Systemic Evidence for Mitochondrial Dysfunction in Age-Related Macular Degeneration as Revealed by mtDNA Copy Number Measurements in Peripheral Blood

Int J Mol Sci. 2023 Nov 16;24(22):16406. doi: 10.3390/ijms242216406.


Mitochondrial dysfunction is a common occurrence in the aging process and is observed in diseases such as age-related macular degeneration (AMD). Increased levels of reactive oxygen species lead to damaged mitochondrial DNA (mtDNA), resulting in dysfunctional mitochondria, and, consequently, mtDNA causes further harm in the retinal tissue. However, it is unclear whether the effects are locally restricted to the high-energy-demanding retinal pigment epithelium or are also systematically present. Therefore, we measured mtDNA copy number (mtDNA-CN) in peripheral blood using a qPCR approach with plasmid normalization in elderly participants with and without AMD from the AugUR study (n = 2262).
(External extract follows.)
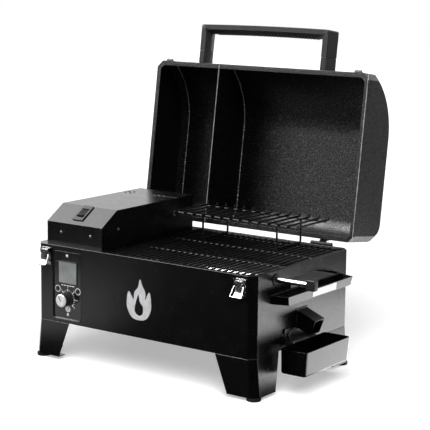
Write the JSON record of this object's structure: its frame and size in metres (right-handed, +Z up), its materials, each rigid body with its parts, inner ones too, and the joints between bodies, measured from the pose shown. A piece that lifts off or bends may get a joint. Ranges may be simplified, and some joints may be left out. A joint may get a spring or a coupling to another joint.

We found significantly lower mtDNA-CN in the blood of participants with early (n = 453) and late (n = 170) AMD compared to AMD-free participants (n = 1630). In regression analyses, we found lower mtDNA-CN to be associated with late AMD when compared with AMD-free participants. Each reduction of mtDNA-CN by one standard deviation increased the risk for late AMD by 24%. This association was most pronounced in geographic atrophy (OR = 1.76, 95% CI 1.19-2.60, p = 0.004), which has limited treatment options. These findings provide new insights into the relationship between mtDNA-CN in blood and AMD, suggesting that it may serve as a more accessible biomarker than mtDNA-CN in the retina.